Il viaggio amplia questo orizzonte, se si ha il coraggio di intraprenderlo, e mette in comunicazione culture diverse; così noi troviamo un senso in questo viaggio che, forse più di altri viaggi, è una matrioska di viaggi ognuno con un diverso e più profondo impatto sull’essere a mano a mano che ne scopriamo i diversi livelli.

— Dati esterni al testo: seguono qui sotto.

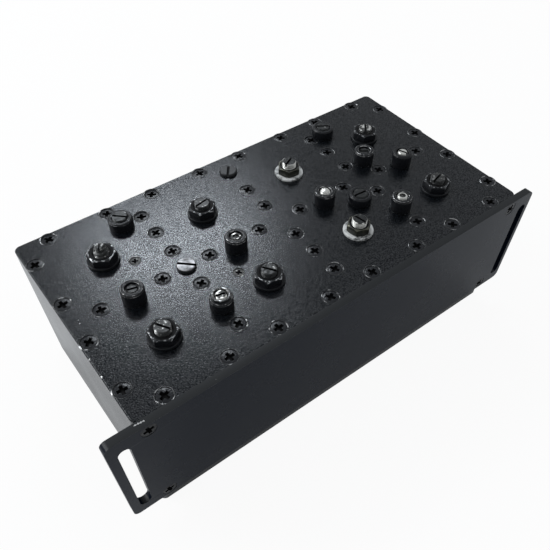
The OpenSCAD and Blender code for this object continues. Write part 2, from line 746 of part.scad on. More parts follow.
module insulator(i) {
    tip = flange_t + jack_l - jack_mouth_l;
    color("#f4f4f0") place() rearward(jack_x(i), body_w, jack_z) difference() {
        translate([0, 0, -outer_wall]) cylinder(d = insulator_d, h = tip + outer_wall);
        translate([0, 0, -outer_wall - cut])
            cylinder(d = contact_d + 2 * fit_gap, h = tip + outer_wall + 2 * cut);
    }
}

// Centre contact with a slotted socket
module contact(i) {
    tip = jack_tip - contact_recess;
    color("#d8b25a") place() rearward(jack_x(i), contact_in, jack_z) difference() {
        cylinder(d = contact_d, h = tip - contact_in);
        translate([0, 0, tip - contact_in - socket_l]) {
            cylinder(d = socket_d, h = socket_l + cut);
            for (a = [0, 90]) rotate([0, 0, a]) translate([-contact_d, -socket_slit / 2, 1])
                cube([2 * contact_d, socket_slit, socket_l + cut]);
        }
    }
}

module jack_screws() {
    color("#b9bcbe") place() for (s = flange_spots) rearward(s[0], body_w + flange_t, s[1])
        headed_screw(lid_screw_d, lid_head_d, flange_head_h, flange_screw_l, 45);
}

housing();
lid();
front_panel();
lid_screws();
panel_screws();
loop_screws();
slotted_screws();
lock_nuts();
washers();
bright_nuts();
bright_washers();
coupling_bushes();
resonator_bolts();
tap(0, 0);  // transmit_tap
antenna_tee();
tap(2, 7);  // receive_tap
cross_loop();
cross_probe();
probe_holder();
jack_screws();
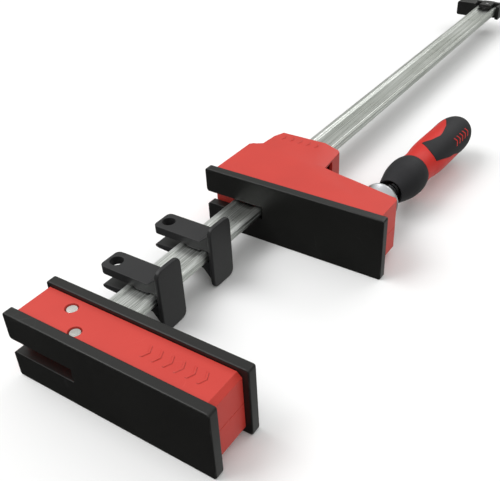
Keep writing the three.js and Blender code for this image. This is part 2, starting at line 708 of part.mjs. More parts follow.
function slidingArm() {
  const bar = plate(outline(ARM_PLAN), ARM_BOTTOM_Z, ARM_TOP_Z);
  const boss = spindleFrame(turned(BOSS_PROFILE, BOSS_FACETS));
  const boreR = SPINDLE_R + SPINDLE_NUT_GAP;
  const bore = spindleFrame(turned([[0, -5], [boreR, -5], [boreR, HANDLE_FRONT], [0, HANDLE_FRONT]]));
  const { halfWidth, halfLength, depth } = BRAKE_SEAT;
  const seatY = [BRAKE_Y - halfLength, BRAKE_Y + halfLength];
  const brakeSeat = box(-halfWidth, halfWidth, ...seatY, RAIL_TOP_Z - 1, RAIL_TOP_Z + depth);
  const armWay = railWay(JAW_FACE_Y, SLIDER_REAR_Y, ARM_WAY_GAP);
  return part('sliding_arm', cut(joined([bar, boss]), [armWay, bore, brakeSeat]), 'castSteel');
}

// The brake that keeps the free jaw where it is put: a plastic shoe under a bent leaf spring.
function brakeShoe() {
  const { halfWidth, halfLength } = BRAKE_SHOE;
  const bottom = RAIL_TOP_Z - RAIL_RECESS_DEPTH + GAP;
  const shoeY = [BRAKE_Y - halfLength, BRAKE_Y + halfLength];
  const shoe = box(-halfWidth, halfWidth, ...shoeY, bottom, BRAKE_SHOE_TOP_Z);
  return part('brake_shoe', shoe, 'darkPlastic');
}

function brakeSpring() {
  const { halfWidth, halfLength, bow, thickness } = BRAKE_LEAF;
  const middle = BRAKE_SHOE_TOP_Z + GAP;
  const ends = middle + bow / 2;
  const leaf = new THREE.Shape();
  leaf.moveTo(-halfWidth, ends);
  leaf.quadraticCurveTo(0, ends - bow, halfWidth, ends);
  leaf.lineTo(halfWidth, ends + thickness);
  leaf.quadraticCurveTo(0, ends + thickness - bow, -halfWidth, ends + thickness);
  return part('brake_spring', section(leaf, BRAKE_Y - halfLength, BRAKE_Y + halfLength, 8), 'castSteel');
}

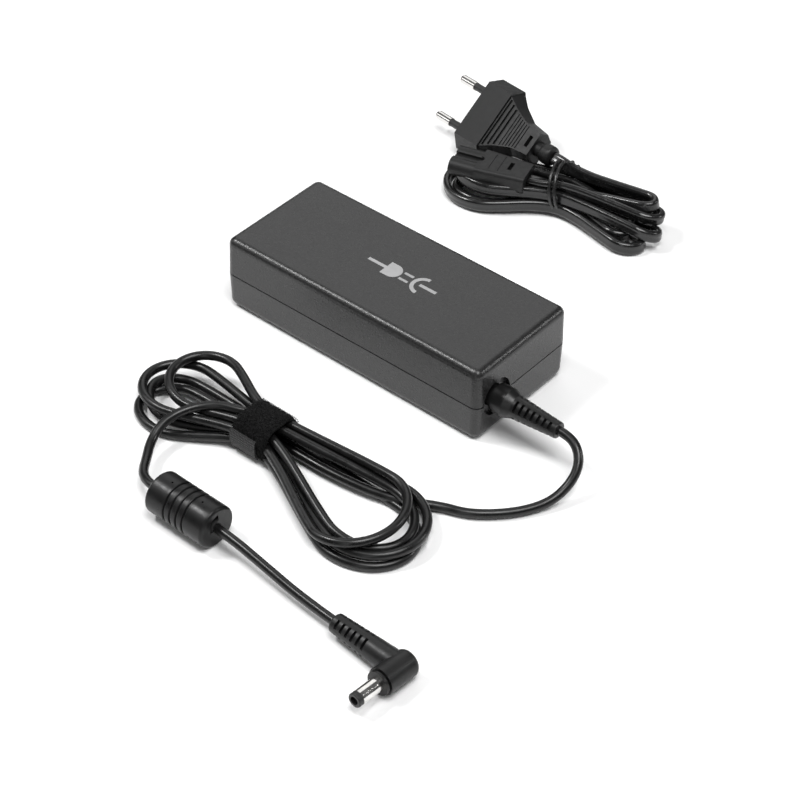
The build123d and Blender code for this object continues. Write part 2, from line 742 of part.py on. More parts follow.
def ferrite_bead():
    """The ferrite core and the moulded jacket that closes over it."""
    core_start = (FERRITE_LONG - CORE_LONG) / 2
    with BuildPart() as core:
        with BuildSketch(FERRITE_FACE.offset(core_start)):
            Circle(CORE_R)
            Circle(CORE_BORE_R, mode=Mode.SUBTRACT)
        extrude(amount=CORE_LONG)
    save(core, "ferrite_core")
    with BuildPart() as jacket:
        with BuildSketch(FERRITE_FACE):
            Circle(FERRITE_R)
        extrude(amount=FERRITE_LONG)
        fillet(jacket.edges().filter_by(GeomType.CIRCLE), FERRITE_ROUND)
        first = FERRITE_LONG / 2 - (GROOVE_COUNT - 1) * GROOVE_PITCH / 2 - GROOVE_WIDE / 2
        for index in range(GROOVE_COUNT):
            with BuildSketch(FERRITE_FACE.offset(first + index * GROOVE_PITCH)):
                Circle(FERRITE_R + 1)
                Circle(FERRITE_R - GROOVE_DEEP, mode=Mode.SUBTRACT)
            extrude(amount=GROOVE_WIDE, mode=Mode.SUBTRACT)
        rims = jacket.edges().filter_by(GeomType.CIRCLE)
        fillet([rim for rim in rims if abs(rim.radius - FERRITE_R) < 0.01], GROOVE_ROUND)
        for start in (PINHOLES_FROM_END, FERRITE_LONG - PINHOLES_FROM_END):
            for turn in range(3):
                spot = FERRITE_FACE.offset(start).rotated((0, 0, PINHOLE_TURN + turn * 120))
                with Locations(spot.location * Location((FERRITE_R, 0, 0))):
                    Cylinder(PINHOLE_R, 2 * PINHOLE_DEEP, rotation=(0, 90, 0), mode=Mode.SUBTRACT)
        for start in (0, FERRITE_LONG - END_RING_DEEP):
            with BuildSketch(FERRITE_FACE.offset(start).rotated((0, 0, END_TURN))):
                Circle(END_RING_R)
                Circle(END_BOSS_R, mode=Mode.SUBTRACT)
                with Locations((-END_RING_R / 2, 0)):
                    Rectangle(END_RING_R, 2 * END_RING_R, mode=Mode.SUBTRACT)
                with Locations((0, END_RING_R), (0, -END_RING_R)):
                    Rectangle(END_SLOT_WIDE, END_RING_R)
            extrude(amount=END_RING_DEEP, mode=Mode.SUBTRACT)
        with BuildSketch(FERRITE_FACE):
            Circle(CORD_R + TONGUE_GAP / 2)
        extrude(amount=FERRITE_LONG, mode=Mode.SUBTRACT)
        with BuildSketch(FERRITE_FACE.offset(core_start)):
            Circle(CORE_R)
        extrude(amount=CORE_LONG, mode=Mode.SUBTRACT)
    save(jacket, "ferrite_jacket")


def dc_plug():
    """The right-angled DC plug: moulded housing, barrel, insulator and inner contact."""
    head = Plane(origin=(PLUG_X, HEAD_BACK_Y, PLUG_Z), x_dir=(1, 0, 0), z_dir=(0, -1, 0))
    head_long = HEAD_BACK_Y - HEAD_FACE_Y
    barrel_start = head_long + HEAD_STEP
    sleeve_end = barrel_start + BARREL_LONG - TIP_RING
    buried = 4.0
    with BuildPart() as barrel:
        with BuildSketch(head.offset(barrel_start)):
            Circle(BARREL_R)
        extrude(amount=sleeve_end - barrel_start)
        with BuildSketch(head.offset(barrel_start - buried)):
            Circle(BARREL_FLANGE_R)
        extrude(amount=buried - BARREL_FLANGE_SET)
        with BuildSketch(head.offset(barrel_start - buried)):
            Circle(BARREL_R - BARREL_WALL)
        extrude(amount=sleeve_end - barrel_start + buried, mode=Mode.SUBTRACT)
    save(barrel, "dc_plug_barrel", PLUG_MOVE)
    with BuildPart() as insulator:
        with BuildSketch(head.offset(barrel_start - buried)):
            Circle(BARREL_R - BARREL_WALL)
        extrude(amount=sleeve_end - barrel_start + buried)
        with BuildSketch(head.offset(sleeve_end)):
            Circle(TIP_RING_R)
        extrude(amount=TIP_RING)
        fillet(insulator.edges().filter_by(GeomType.CIRCLE).sort_by(Axis.Y)[0], 0.4)
        with BuildSketch(head.offset(barrel_start - buried)):
            Circle(CONTACT_R)
        extrude(amount=sleeve_end - barrel_start + buried + TIP_RING, mode=Mode.SUBTRACT)
    save(insulator, "dc_plug_insulator", PLUG_MOVE)
    with BuildPart() as contact:
        with BuildSketch(head.offset(sleeve_end - CONTACT_LONG)):
            Circle(CONTACT_R)
            Circle(CONTACT_BORE_R, mode=Mode.SUBTRACT)
        extrude(amount=CONTACT_LONG)
        with BuildSketch(head.offset(sleeve_end - CONTACT_LONG / 2)):
            Rectangle(CONTACT_SLIT, 3 * CONTACT_R)
        extrude(amount=CONTACT_LONG, mode=Mode.SUBTRACT)
    save(contact, "dc_plug_contact", PLUG_MOVE)
    boot_side = Plane(origin=(0, PLUG_Y, PLUG_Z), x_dir=(1, 0, 0), z_dir=(0, -1, 0))
    windows = boot_windows(
        Plane(origin=(0, PLUG_Y, PLUG_Z), x_dir=(0, 1, 0), z_dir=(1, 0, 0)),
        PLUG_WINDOW_FIRST,
        PLUG_WINDOWS,
        PLUG_WINDOW_PITCH,
        PLUG_WINDOW_WIDE,
        PLUG_BOOT_END_R,
    )
    with BuildPart() as housing:
        with BuildSketch(head):
            Circle(HEAD_R)
        extrude(amount=head_long)
        fillet(housing.faces().sort_by(Axis.Y)[-1].edges(), HEAD_ROUND)
        with BuildSketch(boot_side):
            with BuildLine():
                Polyline(
                    (PLUG_BOOT_START, 0),
                    (PLUG_BOOT_START, PLUG_BOOT_START_R),
                    (PLUG_X - HEAD_R, PLUG_BOOT_END_R),
                    (PLUG_X, PLUG_BOOT_END_R),
                    (PLUG_X, 0),
                    close=True,
                )
            make_face()
        revolve(axis=Axis((0, PLUG_Y, PLUG_Z), (1, 0, 0)))
        fillet(housing.edges().filter_by(GeomType.CIRCLE).sort_by(Axis.X)[0], 0.8)
        add(windows, mode=Mode.SUBTRACT)
        with BuildSketch(head.offset(head_long)):
            Circle(HEAD_NECK_R)
        extrude(amount=HEAD_GAP)
        with BuildSketch(head.offset(head_long + HEAD_GAP)):
            Circle(HEAD_STEP_R)
        extrude(amount=HEAD_STEP - HEAD_GAP)
        add(barrel.part, mode=Mode.SUBTRACT)
        add(insulator.part, mode=Mode.SUBTRACT)
        add(contact.part, mode=Mode.SUBTRACT)
        with BuildSketch(head.offset(barrel_start - buried)):
            Circle(CONTACT_R)
        extrude(amount=buried, mode=Mode.SUBTRACT)
    save(housing, "dc_plug_housing", PLUG_MOVE)


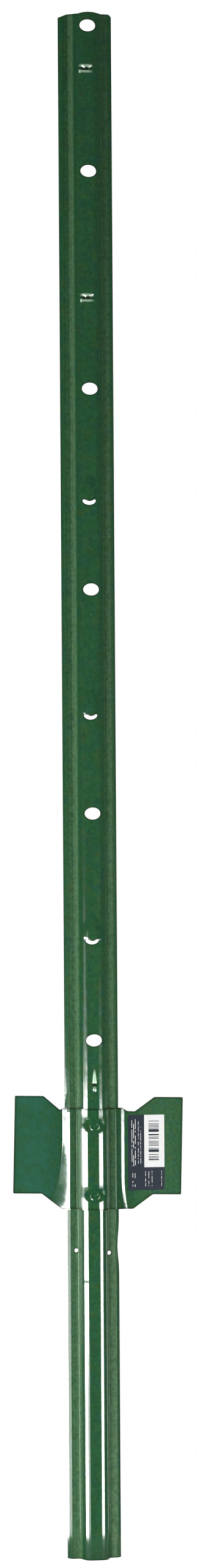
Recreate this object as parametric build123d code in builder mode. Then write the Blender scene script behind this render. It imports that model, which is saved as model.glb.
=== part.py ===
from build123d import *
from math import hypot
import os

# Light steel fence post: a channel with wire tabs and a winged anchor plate.
# Millimetres, +Z up along the post, the web faces -Y, the origin is the middle of the lower end.

os.makedirs("parts", exist_ok=True)

# Channel section, as half widths and as depths behind the front of the web
post_length = 1219.2
steel = 1.5
web_half = 7.4
foot_half = 11.8
channel_depth = 12.0
lip_bend_half = 18.05
lip_run = 3.4
lip_depth = 4.5
bend_radius = 3.0
foot_radius = 2.4
lip_radius = 1.9
lip_half = lip_bend_half + lip_run
section_depth = channel_depth + lip_depth + steel * lip_run / hypot(lip_run, lip_depth)
web_y = -section_depth / 2

# Upper end of the post: a clipped corner, a rounded corner and a crown over the first hole
crown_rise = 0.7
clip_run = 6.4
clip_drop = 3.1
end_radius = 2.4
flange_top = post_length - crown_rise

# Heights of the anchor plate's middle, which the holes and tabs above it start from
body_bottom = 275.6
body_top = 352.6
free_run = post_length - body_top

# Oval holes down the web, as shares of the free run and a drop from the upper end
hole_width = 12.7
hole_height = 9.5
hole_shares = [0.0655, 0.2716, 0.4752, 0.6576, 0.8554]
end_hole_drop = 10.7
hole_heights = [body_top + free_run * share for share in hole_shares]
hole_heights.append(post_length - end_hole_drop)

# Wire tabs: a hood pressed forward out of the web above a smile-shaped mouth
tab_width = 11.0
hood_height = 22.0
hood_straight = 8.0
mouth_height = 2.6
mouth_sag = 2.4
open_bulge = 2.8
open_shares = [0.1551, 0.3593, 0.5544]
open_tabs = [body_top + free_run * share for share in open_shares]
shut_bulge = 1.2
shut_shares = [0.0212, 0.7402]
end_tab_drop = 34.0
shut_tabs = [body_top + free_run * share for share in shut_shares]
shut_tabs.append(post_length - end_hole_drop - end_tab_drop)
groove_depth = 0.9
mouth_reach = (tab_width - mouth_height) / 2

# Small holes at the feet of the channel, below the plate
pin_hole = 3.3
pin_hole_x = 13.0
pin_hole_heights = (243.3, 240.9)

# Anchor plate: a sheet nested over the front of the post, ending in two wings
plate_steel = 1.5
nest_gap = 0.1
plate_skew = -1.4
plate_centre = 4.9
plate_half = 67.0
wing_inner = 44.3
body_half = 28.8
wing_step = 11.6
wing_radius = 4.0
outline_radius = 1.0
collar_rise = 3.0
collar_margin = 0.6
collar_foot = 3.6
flare_left = 11.0
flare_right = 3.0
flare_height = 56.0
wing_seat = section_depth + nest_gap
seat_half = lip_bend_half + lip_run * (wing_seat - channel_depth) / lip_depth
plate_reach = plate_half + abs(plate_centre) + 12.0
wing_start = seat_half + flare_left + wing_radius
seam_half = (foot_half + lip_bend_half) / 2
plate_front_y = web_y - nest_gap - plate_steel
wing_front_y = web_y + section_depth - plate_steel
collar_half = seat_half + collar_margin
plate_margin = 6.0

# Swages that press the plate and the web back together around the rivets
swage_depth = 1.6
swage_half = 4.8
swage_radius = (swage_half**2 + swage_depth**2) / (2 * swage_depth)
swage_y = plate_front_y + swage_depth - swage_radius
swage_reach = foot_half

# Rivets through the plate and the web
rivet_shank = 5.0
rivet_clearance = 0.1
rivet_head = 9.0
head_height = 1.2
head_bevel = 0.5
head_dimple = 4.4
dimple_depth = 0.4
rivet_tail = 7.6
tail_height = 1.0
upper_rivet_z = 342.2
lower_rivet_z = 287.2
rivet_heights = [upper_rivet_z, lower_rivet_z]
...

Così noi troviamo il senso del nostro viaggio: nella prima parte abbandoniamo la casa e attraverso la vita con il popolo pakistano assaporiamo l’esperienza di una cultura diversa; nella seconda parte, l’avvicinamento, sperimentiamo là il contatto del corpo e dello spirito con il panorama umano ed ambientale che ci circonda e ci accompagna: è il secondo livello di abbandono dopo quello della nostra terra, quello del nostro stile di vita. L’asprezza dell’ambiente naturale fa poi emergere i nostri limiti, spazzando via, talvolta in modo feroce, la crosta di uniformità che ci accomuna. Raggiungiamo così il terzo livello del viaggio, l’abbandono di quanti ci hanno accompagnato, preparandoci ad interiorizzare la via che attraverso noi stessi e sulla montagna, ci condurrà in alto, nessuno sa fino a dove veramente perché se è vero che esiste un dove fisico, la cima, ognuno sperimenterà un viaggio interiore nella più profonda solitudine, la più definitiva conquista.
Il nostro, che è un viaggio circolare, troverà in tal senso il suo compimento, ognuno diverso dall’altro; infine percorreremo all’inverso le varie tappe per riconciliarci con la nostra Itaca. Se pure non vi troveremo i Proci e non vi torneremo irriconosciuti come Odisseo, l’uomo che torna non sarà più colui che partì.
Nessun viaggio altrimenti può dirsi compiuto e solo in questo ogni viaggio trova la sua più vera ragione.